The taped informant's conversations with Brenda Ross, allegedly five months after the subject transaction, do not relate to this transaction but rather with one involving a person whose first or last name was Robert. The informant revealed to Brenda that he had lied at Robert's trial in that the drugs he testified he bought from Robert had in reality come from the police and not from Robert. The informant told Brenda that the reason he lied was to save himself from a false prosecution for car theft, which was threatened by the chief of police, the sheriff, and the district attorney, who wanted to imprison Robert. He said he was bothered by the lie and expected to tell the truth about it in court in February to get it off his chest. (The court proceeding was not identified; the trial in this case did not occur until June.)

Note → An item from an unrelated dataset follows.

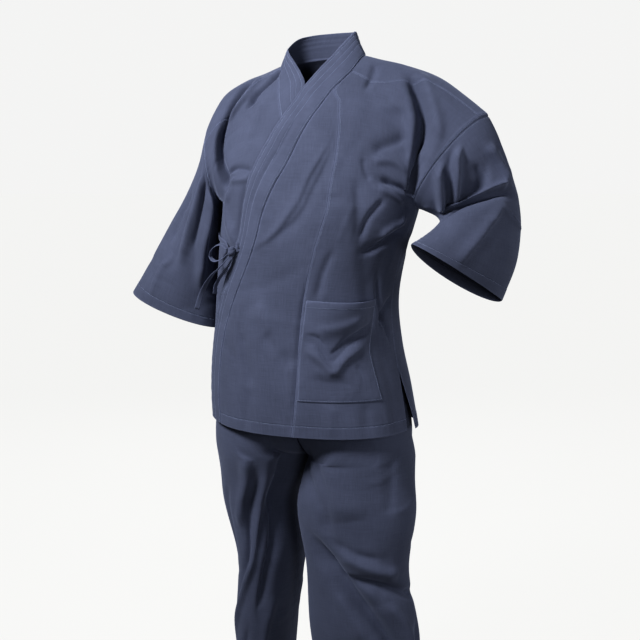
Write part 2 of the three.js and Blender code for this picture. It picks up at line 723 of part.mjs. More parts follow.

There was no mention of the instant transaction or of defendant's name at all. Although the informant told Brenda that "Some of them drugs they (the police) sent to the lab was their own drugs. I tell you the God's truth," no reasonable inference could be drawn that he was referring to the cocaine in this case, so as to make the evidence relevant.
In the conversation with Brenda, the informant admitted that he used drugs himself, and he apparently was smoking marijuana during the first conversation. He denied at trial that he ever used drugs or smoked marijuana or stole a car, but these were not material discrepancies relevant to the informant's testimony regarding the transaction in issue. See OCGA 24-9-83; Reynolds v. State, 257 Ga. 725, 727 (5) (363 SE2d 249) (1988).
Since the excluded evidence would not have aided in establishing defendant's innocence or created a reasonable doubt of his guilt, its absence from the jury's consideration was harmless.
James L. Wiggins, District Attorney, H. Frederick Mullis, Jr., Assistant District Attorney, for appellee.
Erion & Exum, Charles T. Erion, for appellant.